Ökonomische Vorteile vs. ethische Bedenken – wer gewinnt die Oberhand?

Offensichtlich sind vor allem die gesellschaftlichen Mehrwerte, bedenkt man die Effizienz- und damit Nachhaltigkeitspotenziale im Energieverbrauch, individuelle oder geteilte Mobilität für immer ältere Menschen, sowie die gewonnene Zeit, die man sonst mit dem Fahren vergeude. Zudem könnten laut Heinemann neue Kompetenzbereiche entstehen, die zur Digitalisierung der Industrie sehr gut passen und für die deutsche Volkswirtschaft im globalen Wettbewerb notwendig sind. „Südkoreas Vorgehen gerade auch von ministerieller Seite zeigt auf, wie der Druck von außen auf Deutschland an dieser Stelle zunehmen wird“, meint Heinemann.

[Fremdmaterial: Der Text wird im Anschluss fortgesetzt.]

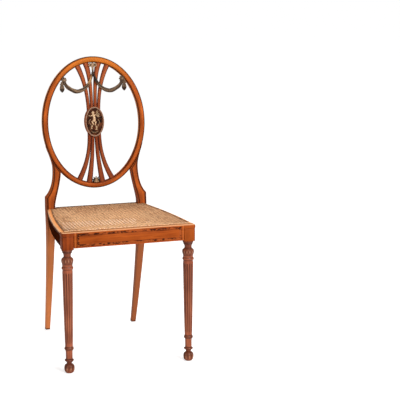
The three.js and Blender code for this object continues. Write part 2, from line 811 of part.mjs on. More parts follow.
// A bar's tapering body along its centre line; its margin thins it to a tongue
function barBody(name, margin) {
  const isUpper = name.startsWith("upper");
  const way = isUpper ? 1 : -1;
  const start = medallionCentre + way * MEDALLION_HALF_HEIGHT;
  const end = innerCentre + way * innerHalfHeight;
  const line = barLineShares[name].map(
    ([x, s]) => new THREE.Vector2(x * MEDALLION_HALF_WIDTH, lerp(start, end, s)),
  );
  const curve = new THREE.CubicBezierCurve(...line);
  const front = BAR_RECESS + margin;
  const rear = BAR_RECESS + BAR_DEPTH - margin;
  const chamfer = margin === 0 ? BAR_CHAMFER : GAP;
  const rings = spaced(0, 1, BAR_STEPS).map((t) => {
    const width = lerp(BAR_MIDDLE_WIDTH, BAR_HOOP_WIDTH, (1 - t) * (1 - t));
    const half = width / 2 - margin;
    const place = curve.getPoint(t);
    const along = curve.getTangent(t);
    const at = (side, y) =>
      new THREE.Vector3(place.x - along.y * side, y, place.y + along.x * side);
    return [
      at(-half, rear),
      at(-half, front + chamfer),
      at(chamfer - half, front),
      at(half - chamfer, front),
      at(half, front + chamfer),
      at(half, rear),
    ];
  });
  return loft(rings);
}

function medallionDisc(grow) {
  const halfWidth = MEDALLION_HALF_WIDTH + grow;
  const halfHeight = MEDALLION_HALF_HEIGHT + grow;
  return ovalDisc(halfWidth, halfHeight, medallionCentre, -OVERRUN, HOOP_DEPTH + OVERRUN);
}

// The bar between its shoulders, with a tongue at each end
function bar(name) {
  const body = barBody(name, 0).intersect(openingDisc(-GAP)).subtract(medallionDisc(GAP));
  return body.add(barTongue(name, BAR_TENON_SHOULDER, BAR_TENON_LENGTH));
}

function barTongue(name, margin, length) {
  const core = barBody(name, margin).intersect(openingDisc(length));
  return core.subtract(medallionDisc(-length));
}

function barMortises(names) {
  const holes = names.map((name) =>
    barTongue(name, BAR_TENON_SHOULDER - GAP, BAR_TENON_LENGTH + GAP),
  );
  return holes.flatMap((hole) => [hole, mirrored(hole)]);
}

function cutAll(solid, holes) {
  return holes.reduce((rest, hole) => rest.subtract(hole), solid);
}

function buildHoop() {
  const upperBars = Object.keys(barLineShares).filter((name) => name.startsWith("upper"));
  const lowerBars = Object.keys(barLineShares).filter((name) => name.startsWith("lower"));
  const socket = (angle) => {
    const hole = hoopTongue(angle, GAP);
    return [hole, mirrored(hole)];
  };
  const crest = hoopArc(HOOP_JOINT, Math.PI - HOOP_JOINT);
  const crestHoles = [...socket(HOOP_JOINT), ...barMortises(upperBars)];
  addPiece(back, "hoop_crest", cutAll(crest, crestHoles), wood);
  const foot = hoopArc(HOOP_JOINT - Math.PI, -HOOP_JOINT);
  const footHoles = [...socket(-HOOP_JOINT), ...barMortises(lowerBars)];
  addPiece(back, "hoop_foot", cutAll(foot, footHoles), wood);
  const side = hoopArc(-HOOP_JOINT, HOOP_JOINT)
    .add(hoopTongue(HOOP_JOINT, 0))
    .add(hoopTongue(-HOOP_JOINT, 0));
  addPair(back, "hoop_side", side, wood);
}

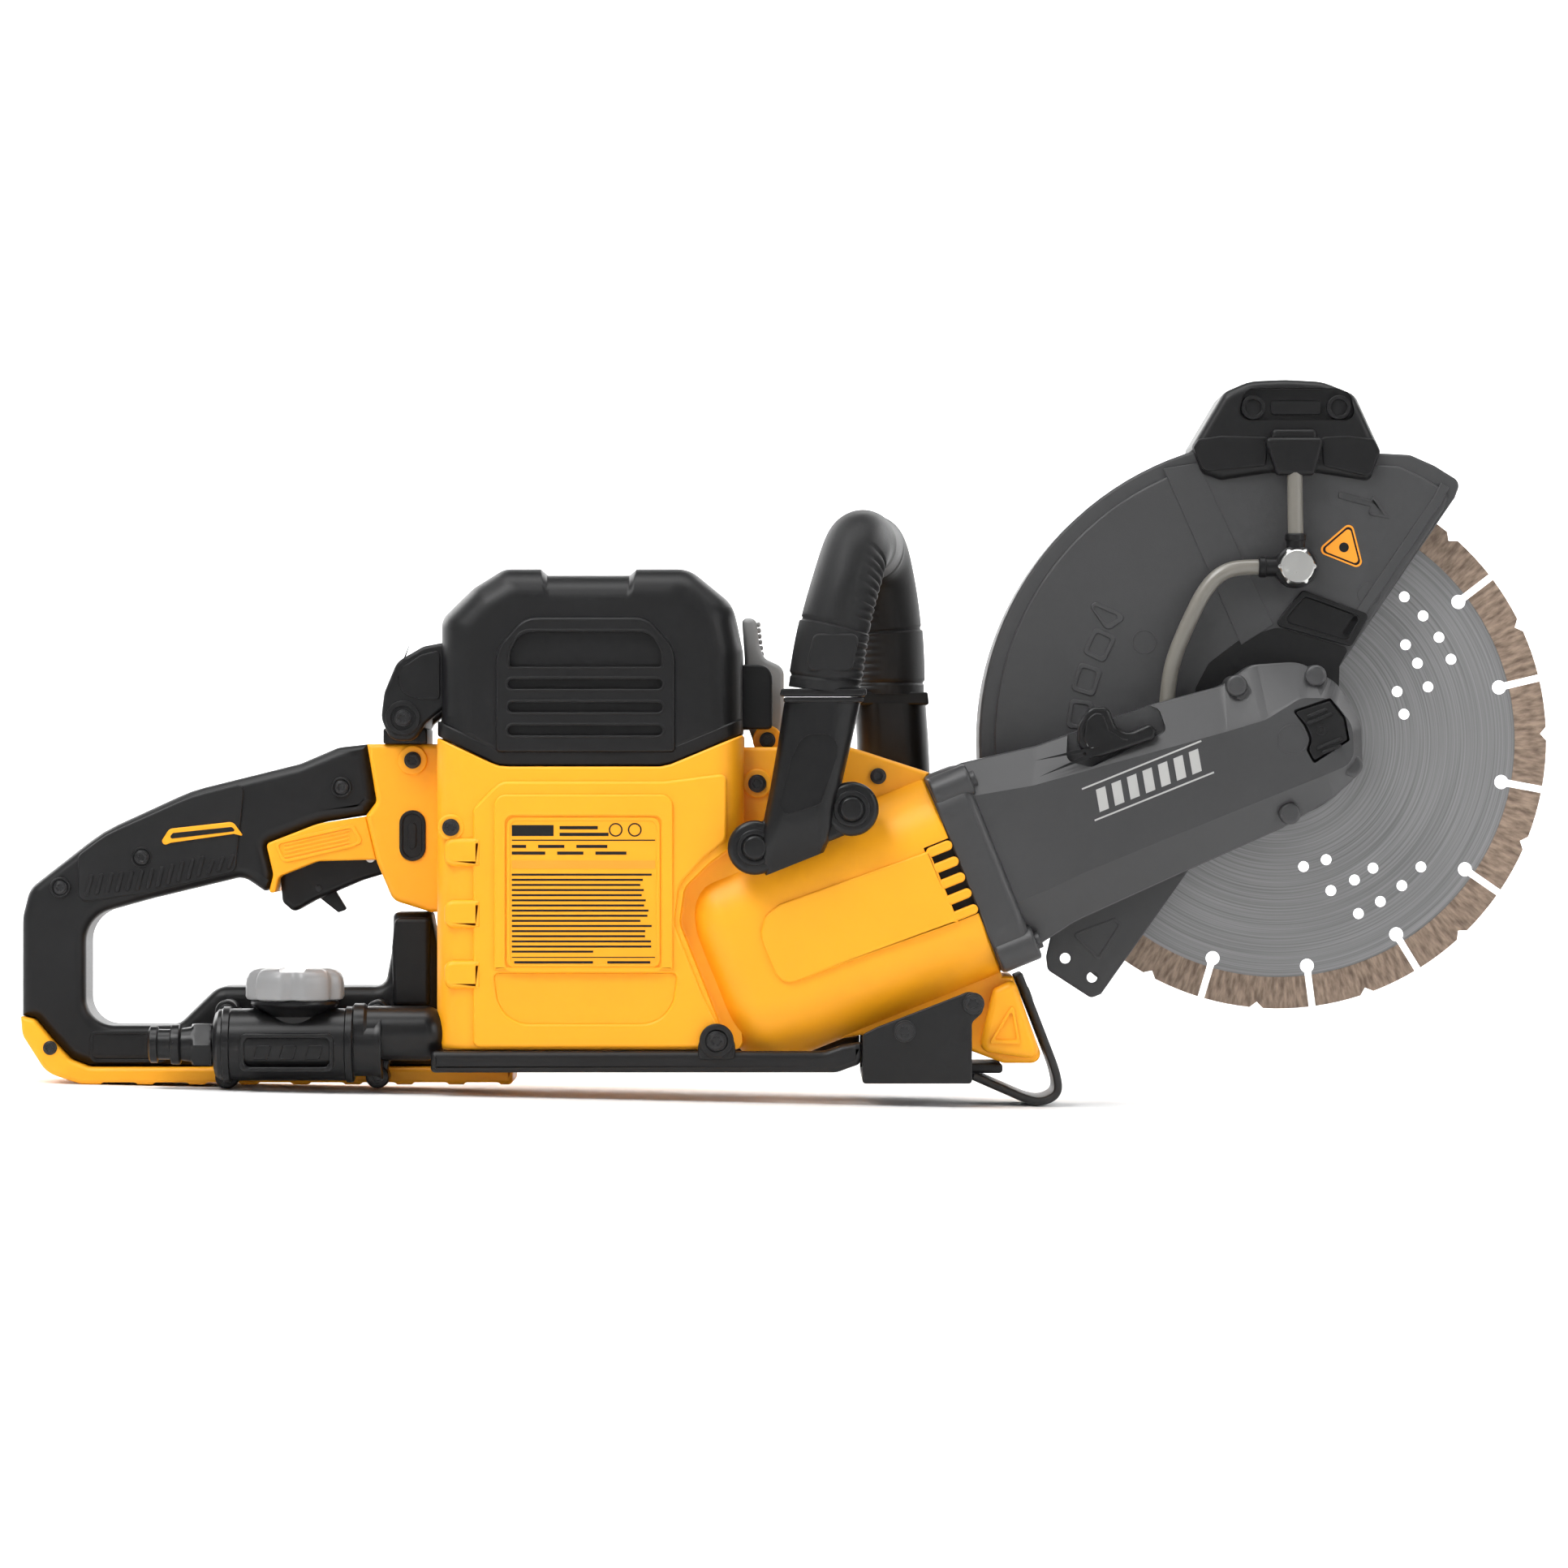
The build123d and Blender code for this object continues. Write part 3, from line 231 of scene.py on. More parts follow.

Neben den Vorteilen kämen aber auch viele rechtlichen Fragen zur Haftung beim oder berechtigt hohe Anforderungen hinsichtlich der technischen Ausgereiftheit, Sicherheit und Zuverlässigkeit auf Deutschland zu. „Eine gewisse informationelle Selbstbestimmungsgefährdung durch massives verkehrsmobiles Datenaufkommen ist ebenfalls kein Ammenmärchen. Und das die Digitalisierung im Automotive-Bereich mehr Jobs bringt als kostet halte ich für unzutreffend“. „Alte“ Wertschöpfungsanteile werden vollständig entfallen oder an Systeme delegiert. Am Ende könnten die deutschen Autobauer bessere Zulieferer für die eigentlichen innovationstreibenden Unternehmen werden. Neben rechtlichen und ökonomischen Fragen ist auch die ethische Dimension beachtlich: Wer ist denn moralisch verantwortlich wenn eine vollautonomes Automobil einen Schaden oder gar tödlichen Unfall verursacht? Wie kann „Verantwortung“ überhaupt in diesem Szenario gedacht werden? Solche Fragen sollten erst vollends geklärt sein, bevor selbstfahrende Autos in Deutschland unterwegs sind.